How Controlling the Variance can Improve Training Stability of Sparsely Activated DNNs and CNNs
Emily Dent, Jared Tanner
TL;DR
This work extends the Edge-of-Chaos Gaussian-process view of deep networks to sparsity-inducing activations by treating the per-layer variance $q^{(\ell)}$ as a tunable fixed point $q^*$. It demonstrates that increasing $q^*$ improves the symmetry of the variance map, tightens finite-dimensional corrections, and reduces the sensitivity of the backpropagation gain $\chi_1(q)$, thereby enhancing training stability at very high sparsities. The authors derive analytical bounds for finite-width corrections and provide experiments with dense DNNs and CNNs using activations like $\text{CReLU}_{\tau,m}$ and $\text{CST}_{\tau,m}$, achieving up to 90% hidden-layer sparsity while maintaining near-full accuracy and faster convergence. These findings offer a principled parameter to reduce energy consumption in sparsity-driven architectures and point toward extensions to more complex models such as transformers.
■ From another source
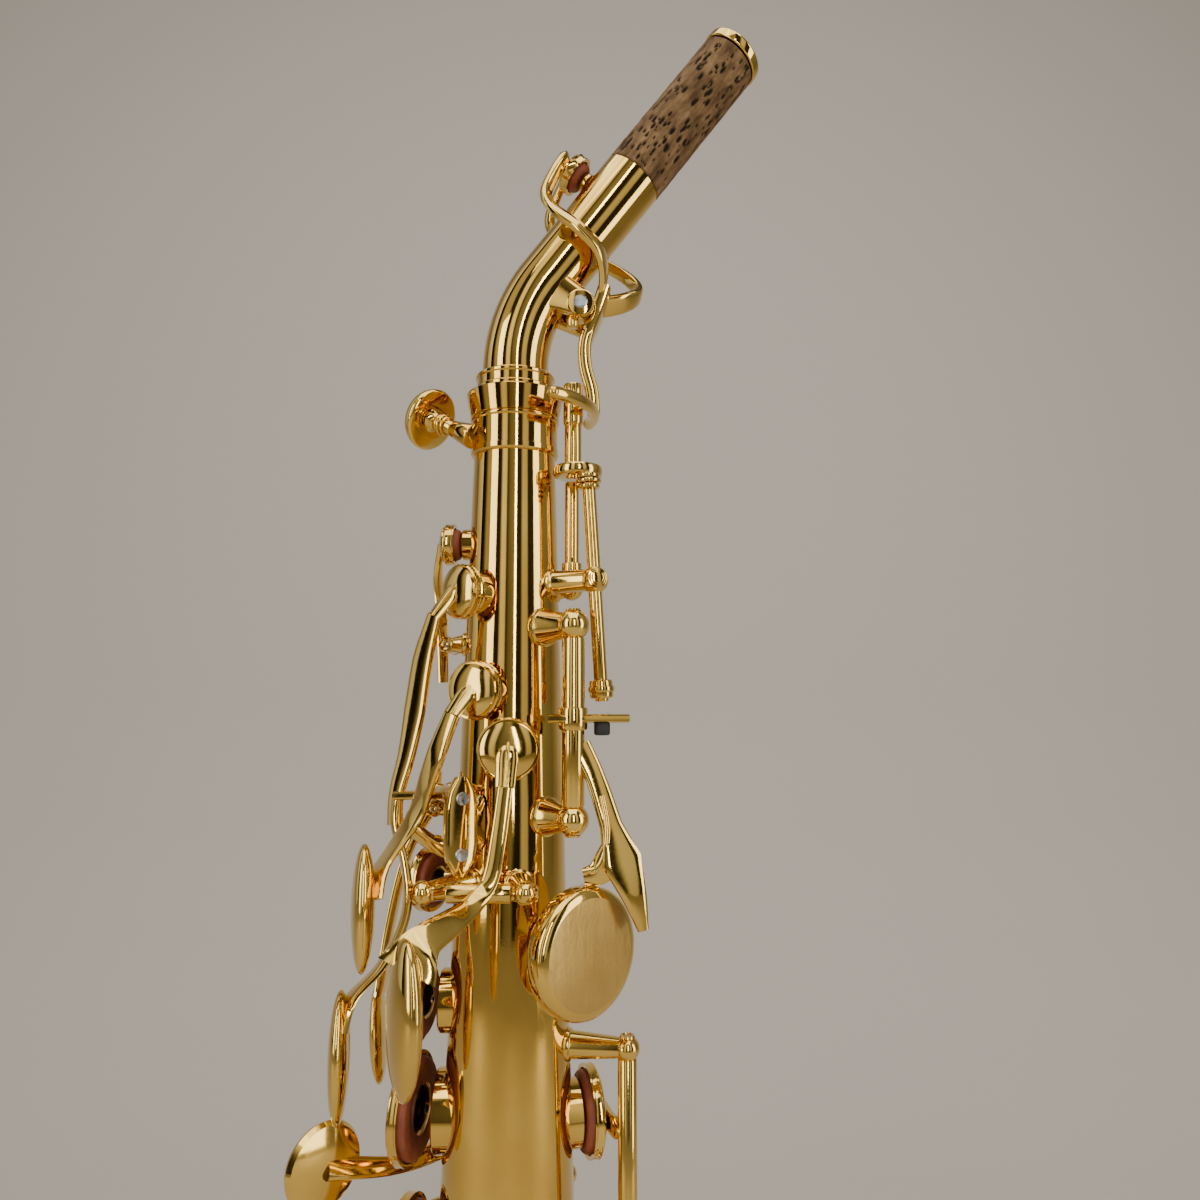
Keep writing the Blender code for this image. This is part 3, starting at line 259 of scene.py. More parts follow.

Overall, the paper supplies both theoretical and empirical support for using $q^*$ as a knob to improve stability and efficiency in sparsely activated networks.
Abstract
The intermediate layers of deep networks can be characterised as a Gaussian process, in particular the Edge-of-Chaos (EoC) initialisation strategy prescribes the limiting covariance matrix of the Gaussian process. Here we show that the under-utilised chosen variance of the Gaussian process is important in the training of deep networks with sparsity inducing activation, such as a shifted and clipped ReLU, $\text{CReLU}_{τ,m}(x)=\min(\max(x-τ,0),m)$. Specifically, initialisations leading to larger fixed Gaussian process variances, allow for improved expressivity with activation sparsity as large as 90% in DNNs and CNNs, and generally improve the stability of the training process. Enabling full, or near full, accuracy at such high levels of sparsity in the hidden layers suggests a promising mechanism to reduce the energy consumption of machine learning models involving fully connected layers.